The rock formations are called buttes. The closer one is the West Mitten Butte, and the further is the East Mitten Butte.
As one can imagine, I shot the snots out of them.


Back in the day, Ansel was doing his thing about 10-12 feet to the left.
My take.








Man on Horse









A New Day










By now, one must be wondering what those shots have to do with the title of the thread.
Not much. The thread needed some fluff, and Christine and I had to kill some time waiting for a favorable sunset.
Personally, I think the above could be had any day of the week(YMMV). And that wasn't good enough. We planned ahead.

As one knows, twice a year something a little extra ordinary happens. On a few rotations, the Earth lines up just right with the Sun,
and the shadow of the West Mitten lands perfect on the East.
It was obvious most tourist were unaware of the event. It was easy making friends with the ones who were.
The climax of the thread....





Catching Some Rays










Comments and criticism welcome.
Thank you for your time.


----------



## NYEric (Oct 23, 2014)

I see it, Cool.


----------



## likespaphs (Oct 23, 2014)

such wonderful photos!


----------



## Linus_Cello (Oct 23, 2014)

Did the shadow reveal the secret door to Durin's kingdom?


----------



## Justin (Oct 23, 2014)

wow!


----------



## Hera (Oct 23, 2014)

So beautiful. Thanks for sharing.


----------



## eggshells (Oct 23, 2014)

Fantastic shots!


----------



## Drorchid (Oct 23, 2014)

Amazing shots! I have never been there, but makes me want to go! It is hard to tell which is my favorite, as I love them all! You have a great eye!!
Robert


----------



## 17andgrowing (Oct 23, 2014)

That's awesome!


----------



## KyushuCalanthe (Oct 23, 2014)

OK, I'm breathless.


----------



## iwillard (Oct 23, 2014)

Wow! Awesome photos!


----------



## SlipperFan (Oct 23, 2014)

Nature's sculptures are awesome, and beautifully drawn by an excellent camera's eye.

The first photo is familiar, but still a wondrous view.


----------



## abax (Oct 23, 2014)

Love the b/w photo best of all. The others ain't no slouch either. The b/w has so much
texture and movement...excellent.


----------



## cnycharles (Oct 23, 2014)

Nice catch


----------



## Yoyo_Jo (Oct 24, 2014)

I see your photography journey continues...fabulous shots. Makes me want to go there myself. :clap:


----------



## JeanLux (Oct 24, 2014)

Bravo Clark!!!! Excellent shots again !!!! Jean


----------



## cnycharles (Oct 24, 2014)

Linus_Cello said:


> Did the shadow reveal the secret door to Durin's kingdom?

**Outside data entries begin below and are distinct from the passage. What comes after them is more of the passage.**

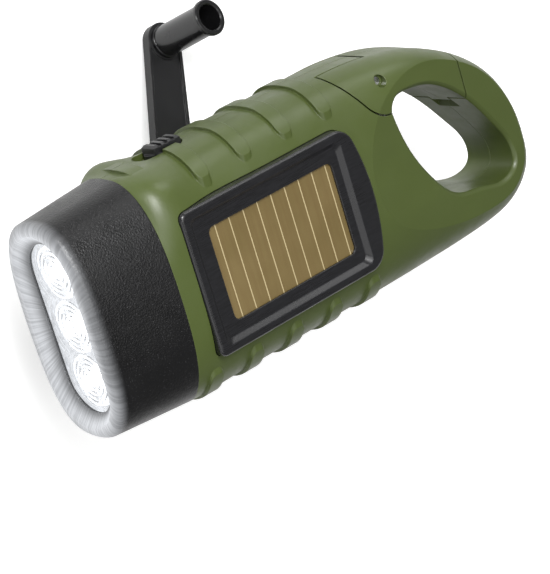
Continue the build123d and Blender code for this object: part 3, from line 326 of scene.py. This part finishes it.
def sparkling_head():
    """Black moulded head: coarse grain with painted glints, and lamp light spilling over the front rim."""
    s = moulded("head_black", srgb(9, 9, 10), 0.33, grain=2.4, grain_height=0.00022,
                spread=0.18, worn=srgb(52, 52, 52))
    x, y, z = s.axes()
    glitter = s.cells(2.6)
    spot = s.ramp(glitter.outputs["Distance"], 0.0, 0.26, 1.0, 0.0)
    tint = s.add("ShaderNodeSeparateXYZ")
    s.feed(tint.inputs[0], glitter.outputs["Color"])
    rare = s.ramp(tint.outputs[0], 0.62, 0.9)
    plain = s.principled.inputs["Base Color"].links[0].from_socket
    # Painted glints: scattered cells of the grain get a lighter grey colour, standing in for light catching the
    # grain.
    painted_glints = s.math("MULTIPLY", s.math("MULTIPLY", spot, rare), 0.6)
    s.set("Base Color", s.mix(painted_glints, plain, srgb(128, 128, 130)))
    front = s.ramp(x, 0.2, 3.4, 1.0, 0.0)
    over = s.math("MAXIMUM", s.math("SUBTRACT", s.math("ABSOLUTE", y), LED_PITCH), 0.0)
    away = s.math("SQRT", s.math("ADD", s.math("POWER", over, 2.0), s.math("POWER", z, 2.0)))
    around = s.math("ARCTAN2", z, s.math("MULTIPLY", y, 0.6))
    streaks = s.add("ShaderNodeTexNoise", noise_dimensions="2D")
    polar = s.add("ShaderNodeCombineXYZ")
    s.feed(polar.inputs[0], s.math("MULTIPLY", around, 22.0))
    s.feed(polar.inputs[1], s.math("MULTIPLY", away, 0.08))
    s.feed(streaks.inputs["Vector"], polar.outputs[0])
    streaks.inputs["Scale"].default_value = 1.6
    streaks.inputs["Detail"].default_value = 4.0
    fall = s.ramp(away, 8.0, 14.6, 1.0, 0.2)
    rays = s.ramp(streaks.outputs["Fac"], 0.3, 0.7, 0.72, 1.0)
    spill = s.math("MULTIPLY", s.math("MULTIPLY", front, fall), rays)
    s.set("Emission Color", srgb(244, 247, 252))
    s.set("Emission Strength", s.math("MULTIPLY", spill, 0.9))
    return s


head_black = sparkling_head()
frame_black = brushed_frame()
solar_amber = amber_cell()
reflector_bright_painted_glow = metallised()
clear_lens = lens_clear()
lit_lamp = lamp_clear()

FINISH = {
    "solar_side_shell": green, "crank_side_shell": green, "gate_solar_half": green, "gate_crank_half": green,
    "head_bezel": head_black, "front_lens": clear_lens, "reflector": reflector_bright_painted_glow,
    "led_left": lit_lamp, "led_centre": lit_lamp, "led_right": lit_lamp, "led_board": board_green,
    "solar_frame": frame_black, "solar_cell": solar_amber,
    "gate_pin": bright_steel, "gate_spring": drawn_wire, "switch_slider": switch_black, "slide_switch": zinc,
    "crank_hub": arm_black, "crank_bush": grey_plastic, "drive_shaft": bright_steel, "drive_gear": gear_white,
    "shaft_clip": drawn_wire, "crank_arm": arm_black, "arm_hinge_pin": bright_steel, "crank_knob": knob_black,
    "knob_screw": bright_steel, "first_gear": gear_white, "first_axle": bright_steel,
    "second_gear": gear_white, "second_axle": bright_steel, "gear_plate": grey_plastic, "plate_screws": bright_steel,
    "generator_can": zinc, "generator_stator": copper, "generator_rotor": magnet, "rotor_shaft": bright_steel,
    "rotor_pinion": cut_brass, "battery": battery_wrap, "main_board": board_green,
    "board_screws": bright_steel, "shell_screws": bright_steel,
}
for name, shader in FINISH.items():
    data = nodes[name].data
    data.materials.clear()
    data.materials.append(shader.material)


# ------------------------------------------------------------------ floor and light
FLOOR_REACH = 3


def floor():
    """A pale sheet that is seen from above only, so that views from below aren't blocked."""
    mesh = bpy.data.meshes.new("floor")
    signs = ((-1, -1), (1, -1), (1, 1), (-1, 1))
    corners = [(a * FLOOR_REACH, b * FLOOR_REACH, 0) for a, b in signs]
    mesh.from_pydata(corners, [], [(0, 1, 2, 3)])
    obj = bpy.data.objects.new("floor", mesh)
    bpy.context.collection.objects.link(obj)
    s = Shader("floor_paper")
    s.set("Base Color", (0.86, 0.86, 0.86, 1.0))
    s.set("Roughness", 0.9)
    s.set("Specular IOR Level", 0.2)
    seen = s.add("ShaderNodeLightPath").outputs["Is Camera Ray"]
    s.set("Emission Color", (1.0, 1.0, 1.0, 1.0))
    s.set("Emission Strength", s.math("MULTIPLY", seen, 0.55))
    clear = s.add("ShaderNodeBsdfTransparent")
    one_sided = s.add("ShaderNodeMixShader")
    s.feed(one_sided.inputs[0], s.add("ShaderNodeNewGeometry").outputs["Backfacing"])
    s.feed(one_sided.inputs[1], s.principled.outputs[0])
    s.feed(one_sided.inputs[2], clear.outputs[0])
    s.feed(s.tree.nodes["Material Output"].inputs["Surface"], one_sided.outputs[0])
    mesh.materials.append(s.material)


LIGHT_TARGET = Vector((0, 0, 0.03))


def area_light(name, position, size, power):
    """A white rectangular light, aimed at the middle of the torch."""
    data = bpy.data.lights.new(name, "AREA")
    data.shape = "RECTANGLE"
    data.size, data.size_y = size
    data.energy = power
    obj = bpy.data.objects.new(name, data)
    bpy.context.collection.objects.link(obj)
    obj.location = position
    obj.rotation_euler = (LIGHT_TARGET - Vector(position)).to_track_quat("-Z", "Y").to_euler()


floor()
area_light("key", (-0.25, 0.55, 0.75), (0.3, 0.45), 8.4)
area_light("fill", (-0.75, -0.35, 0.6), (0.8, 0.6), 1.8)
area_light("rim", (0.5, 0.7, 0.35), (0.5, 0.3), 1.6)
area_light("overhead", (-0.15, 0.1, 0.95), (0.7, 0.6), 3.0)

ROOM_LIGHT = 0.22


def studio():
    """Dim even light from the room, with white behind the torch where the camera sees it straight."""
    world = bpy.data.worlds.new("studio")
    bpy.context.scene.world = world
    world.use_nodes = True
    tree = world.node_tree
    room = tree.nodes["Background"]
    room.inputs["Color"].default_value = (1.0, 1.0, 1.0, 1.0)
    room.inputs["Strength"].default_value = ROOM_LIGHT
    paper = tree.nodes.new("ShaderNodeBackground")
    paper.inputs["Strength"].default_value = 1.0
    seen_straight = tree.nodes.new("ShaderNodeLightPath").outputs["Is Camera Ray"]
    either = tree.nodes.new("ShaderNodeMixShader")
    for output, socket in zip((seen_straight, room.outputs[0], paper.outputs[0]), either.inputs):
        tree.links.new(output, socket)
    tree.links.new(either.outputs[0], tree.nodes["World Output"].inputs["Surface"])


studio()

# ------------------------------------------------------------------ camera
RIGHT = Vector((0.729, -0.278, 0.625))
DOWN = Vector((-0.416, -0.906, 0.083))
FORWARD = RIGHT.cross(DOWN).normalized()
DOWN = FORWARD.cross(RIGHT).normalized()
RIGHT = RIGHT.normalized()
EYE = place(-274.7, 180.5, 473.1)
SENSOR_WIDTH_MM = 36
FOCAL_LENGTH_MM = 170.3

camera_data = bpy.data.cameras.new("camera")
camera_data.sensor_width = SENSOR_WIDTH_MM
camera_data.lens = FOCAL_LENGTH_MM
camera = bpy.data.objects.new("camera", camera_data)
bpy.context.collection.objects.link(camera)
turned = Matrix((RIGHT, -DOWN, -FORWARD)).transposed().to_4x4()
camera.matrix_world = Matrix.Translation(EYE) @ turned
bpy.context.scene.camera = camera
bpy.context.scene.view_settings.view_transform = "Standard"
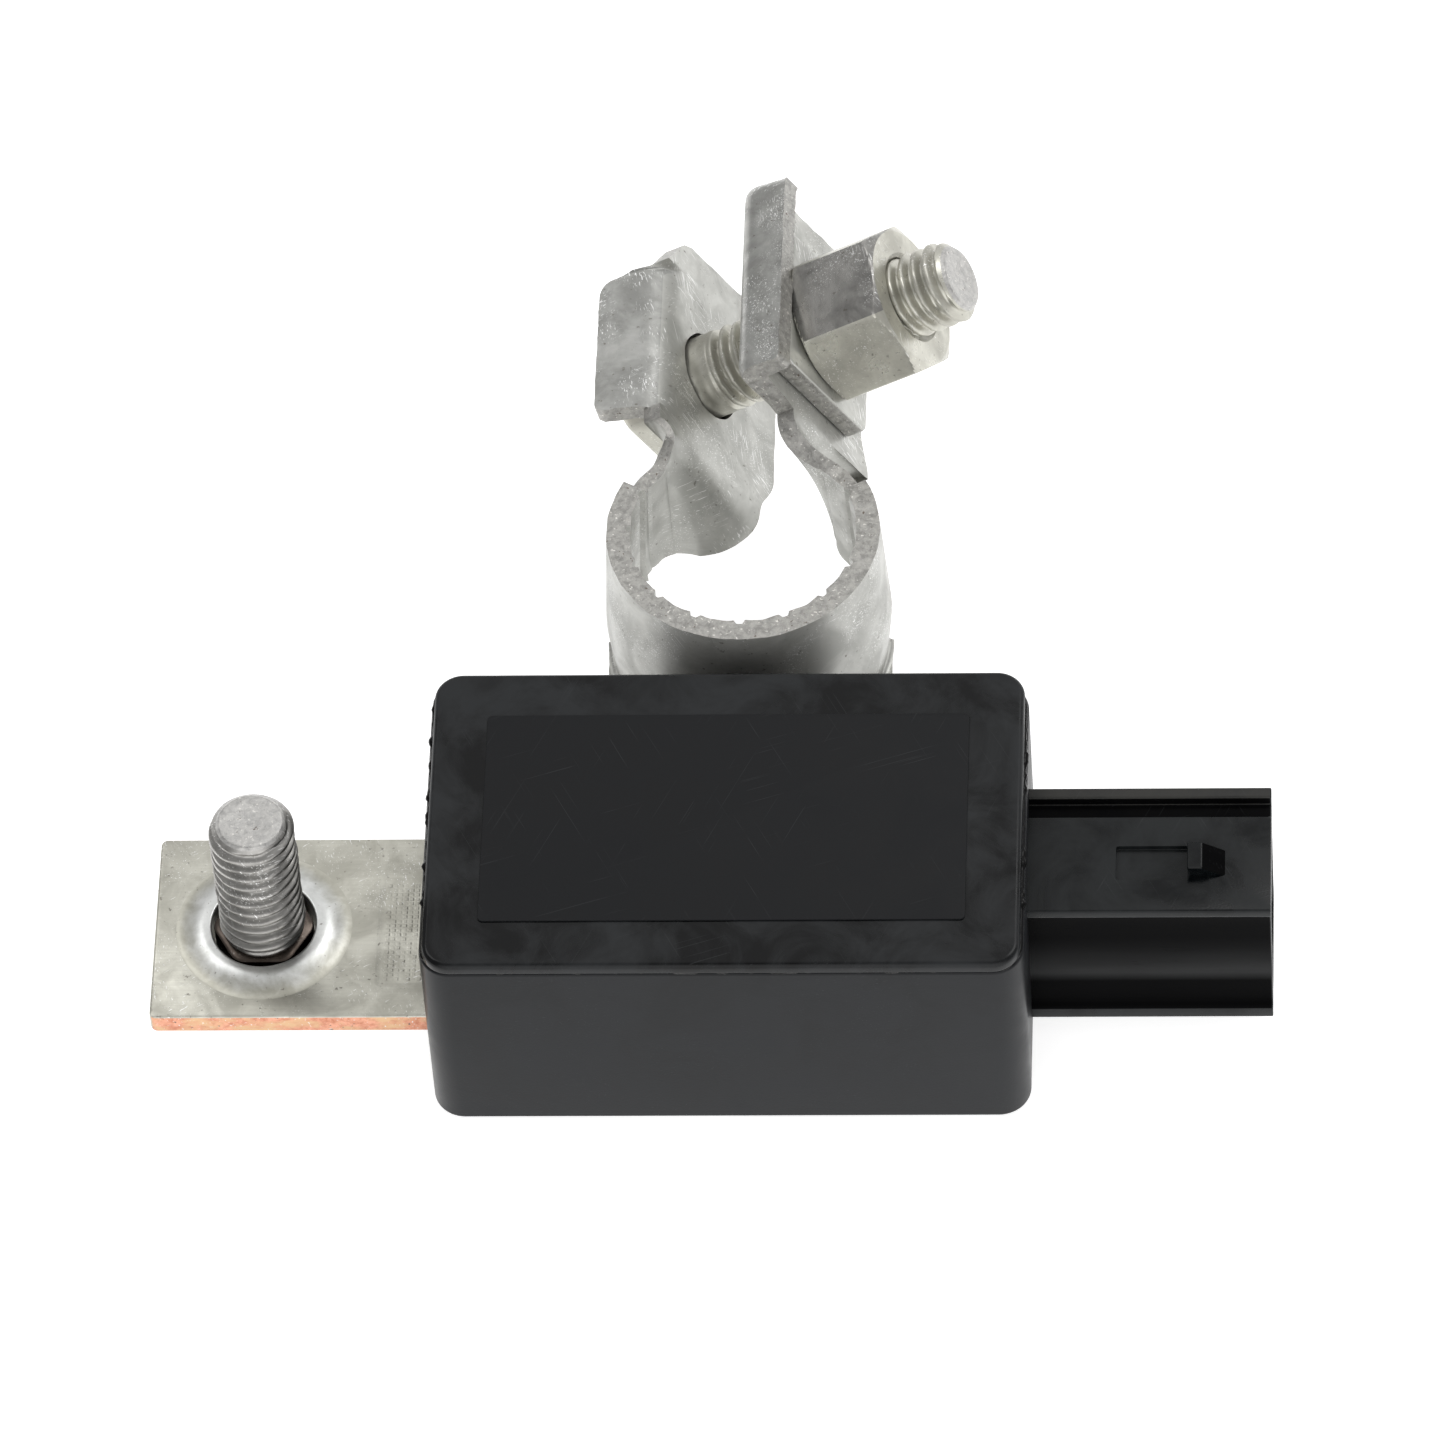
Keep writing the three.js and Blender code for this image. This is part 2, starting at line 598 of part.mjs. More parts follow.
function clampNut() {
  const prism = placed(extruded(hexagon(NUT_FLATS, NUT_TURN), NUT_HEIGHT), 0, 0, NUT_U);
  const corner = NUT_FLATS / Math.sqrt(3);
  const top = NUT_U + NUT_HEIGHT;
  const dome = turned([
    [0, NUT_U],
    [NUT_FLATS / 2 - 0.15, NUT_U],
    [corner + 0.05, NUT_U + 0.6],
    [corner + 0.05, top - 0.6],
    [NUT_FLATS / 2 - 0.15, top],
    [0, top],
  ], 36);
  const bore = rod(3.1, NUT_U - 1, top + 1, 0, 0);
  return onBolt(prism.intersect(dome).subtract(bore));
}

add('clamp_bolt', clampBolt(), looks.zinc);
add('clamp_washer', clampWasher(), looks.clampSheet);
add('clamp_nut', clampNut(), looks.zinc);

// ---------------------------------------------------------------- circuit board and contacts

const senseX = SHUNT_LENGTH / 2 + 1.6;

function circuitBoard() {
  let item = slab(BOARD_X, BOARD_Y, 0.8, BOARD_BOTTOM, BOARD_TOP);
  for (const [x, y] of boardPosts) {
    item = item.subtract(rod(0.85, BOARD_BOTTOM - 1, BOARD_TOP + 1, x, y, 16));
  }
  for (const x of [-senseX, senseX]) {
    item = item.subtract(rod(0.75, BOARD_BOTTOM - 1, BOARD_TOP + 1, x, 0, 16));
  }
  for (const y of [-PIN_SPACING / 2, PIN_SPACING / 2]) {
    item = item.subtract(rod(0.75, BOARD_BOTTOM - 1, BOARD_TOP + 1, 15.6, y, 16));
  }
  return item;
}

// A flat foot welded to the bus bar and a post that is soldered into the board.
function senseLead(x) {
  const foot = block(x - 0.4, x + 0.4, -1.5, 1.5, BAR_TOP + GAP, BAR_TOP + 0.6);
  const post = block(x - 0.3, x + 0.3, -0.4, 0.4, BAR_TOP + 0.3, BOARD_TOP + 0.8);
  return foot.add(post);
}

function connectorPin(y) {
  const half = PIN_SIDE / 2;
  const mid = SOCKET_MIDDLE_Z;
  const blade = block(15.6 - half, 31, y - half, y + half, mid - half, mid + half);
  const post = block(15.6 - half, 15.6 + half, y - half, y + half, mid, BOARD_TOP + 0.8);
  return blade.add(post);
}

add('circuit_board', circuitBoard(), looks.board);
add('sense_lead_stud_side', senseLead(-senseX), looks.pin);
add('sense_lead_clamp_side', senseLead(senseX), looks.pin);
add('connector_pin_supply', connectorPin(-PIN_SPACING / 2), looks.pin);
add('connector_pin_data', connectorPin(PIN_SPACING / 2), looks.pin);

// Surface-mounted pieces: name, centre x and y, size x, y and z, look.
const boardPieces = [
  ['controller_chip', 0, 4.6, 7, 7, 1.4, looks.package],
  ['bus_transceiver_chip', 9.4, -5, 5, 4, 1.5, looks.package],
  ['supply_diode', 10.5, 5.6, 4.3, 3.6, 2.1, looks.package],
  ['filter_capacitor_1', -9.5, 5.5, 3.2, 1.6, 1.4, looks.ceramic],
  ['filter_capacitor_2', -9.5, 2.2, 3.2, 1.6, 1.4, looks.ceramic],
  ['supply_capacitor', -9.5, -5, 3.2, 2.5, 1.8, looks.ceramic],
  ['clock_crystal', 0, -5.4, 5, 3.2, 1.1, looks.pin],
];

for (const [name, x, y, sizeX, sizeY, sizeZ, look] of boardPieces) {
  const low = BOARD_TOP + GAP;
  add(name, block(x - sizeX / 2, x + sizeX / 2, y - sizeY / 2, y + sizeY / 2, low, low + sizeZ), look);
}

// The temperature sensor hangs under the board, over the shunt.
add('temperature_sensor', block(-1, 1, -5.6, -4.4, BOARD_BOTTOM - GAP - 0.9, BOARD_BOTTOM - GAP), looks.ceramic);

export default group;
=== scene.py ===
"""Looks of a battery monitor shunt: the visible pieces are rebuilt at full detail around the CAD frame.

Lengths in this script are millimetres in the CAD's own frame, and are scaled to metres when a mesh
is made. The inner pieces keep their CAD meshes and get materials.
"""

import json
import math
import random

import bmesh
import bpy
from mathutils import Matrix, Vector, noise


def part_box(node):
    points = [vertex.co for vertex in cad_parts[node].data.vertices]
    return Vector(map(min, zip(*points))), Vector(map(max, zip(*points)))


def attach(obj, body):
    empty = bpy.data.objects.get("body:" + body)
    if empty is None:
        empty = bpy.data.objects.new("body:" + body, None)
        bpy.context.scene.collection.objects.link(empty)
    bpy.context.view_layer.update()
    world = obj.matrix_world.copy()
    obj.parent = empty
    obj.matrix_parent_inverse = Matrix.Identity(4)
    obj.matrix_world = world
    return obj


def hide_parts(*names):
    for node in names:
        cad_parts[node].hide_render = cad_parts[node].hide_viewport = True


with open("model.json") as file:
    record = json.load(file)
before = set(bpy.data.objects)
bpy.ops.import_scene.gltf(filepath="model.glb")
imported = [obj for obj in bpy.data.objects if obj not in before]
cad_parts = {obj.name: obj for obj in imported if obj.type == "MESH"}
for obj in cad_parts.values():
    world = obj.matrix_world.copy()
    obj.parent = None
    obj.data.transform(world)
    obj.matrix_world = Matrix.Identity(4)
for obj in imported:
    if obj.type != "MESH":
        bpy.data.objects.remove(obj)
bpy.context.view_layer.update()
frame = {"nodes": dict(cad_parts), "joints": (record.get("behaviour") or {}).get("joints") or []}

MM = 0.001
BODY = "sensor_body"


# ---------------------------------------------------------------- sizes read from the frame


def box_mm(node):
    """Lowest and highest corner of a CAD node, in millimetres."""
    low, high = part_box(node)
    return low / MM, high / MM


cover_low, cover_high = box_mm("housing_cover")
tub_low, tub_high = box_mm("housing_tub")
bar_low, bar_high = box_mm("busbar_stud_side")
stud_low, stud_high = box_mm("ground_stud")
label_low, label_high = box_mm("blank_label")
nut_joint = next(j for j in frame["joints"] if j["name"] == "nut_spin")
bolt_middle = Vector(nut_joint["pos_m"]) / MM
bolt_axis = Vector(nut_joint["axis"]).normalized()

# ---------------------------------------------------------------- driving dimensions

COVER_X = cover_high.x - cover_low.x
COVER_Y = cover_high.y - cover_low.y
COVER_CORNER = 2.2
COVER_TOP = cover_high.z
COVER_EDGE = 0.4
COVER_INSET = 0.26                # how far the lid's outline stands in from the CAD's
SEAM = 0.24
TUB_TOP = tub_high.z
TUB_X = COVER_X
TUB_Y = tub_high.y - tub_low.y
TUB_WALL = 1.6
TUB_CORNER = COVER_CORNER
TUB_FOOT_EDGE = 0.45
TUB_RIM_EDGE = 0.22
INNER_CORNER = 0.8
GAP = 0.06                        # air between pieces that touch on the real part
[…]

No, the thrasher didn't show up cracking the snail


----------



## Clark (Oct 25, 2014)

Thank you all for the kind complements! Much appreciated!!!
There are some flaws though. I will go through them after weekend.
Jumping on airplane now to go shoot Great Dunes NP in Colorado 
Got plane, car, one bedroom apt. for under $360.00 for seven days. 

Hi Joanne. Nice to hear from you.


----------



## Clark (Oct 25, 2014)

cnycharles said:


> No, the thrasher didn't show up cracking the snail



Actually, that's not what happened.

I didn't have a telephoto lens at the time, so no photo study.
But what I viewed through the Swarovski 10x42 was nothing short of a Hollywood story.

The Navajo's know about shadow, and had prepared to overtake the kingdom.
It looked like every able male Navajo were standing at the base of the butte. I could see hundreds of pipes being passed around. The smoke was thick.
As the shadow grew, the chanting became more intense. So far away, I could feel the vibes.
When the shadow appeared on the East Mitten, there was silence. And in a short moment the door opened slowly.
Bright light was glaring from the other side, and I could see the silhouette of Durin. He was clueless of the impending attack. The Navajos overwhelmed him immediately. 
They cut his throat, ear to ear. Strange that they left the hair intact...


----------



## TDT (Oct 25, 2014)

Spectacular!


----------



## Linus_Cello (Oct 25, 2014)

Clark said:


> Actually, that's not what happened.
> 
> Strange that they left the hair intact...



Not the beard?


----------



## KyushuCalanthe (Oct 25, 2014)

Linus_Cello said:


> Not the beard?



Rephrase that to:

"NOT THE BEARD!"


----------



## Carkin (Oct 25, 2014)

Stunning pics! "A new day" is a standout for me. Thank you for sharing your experience with us.


----------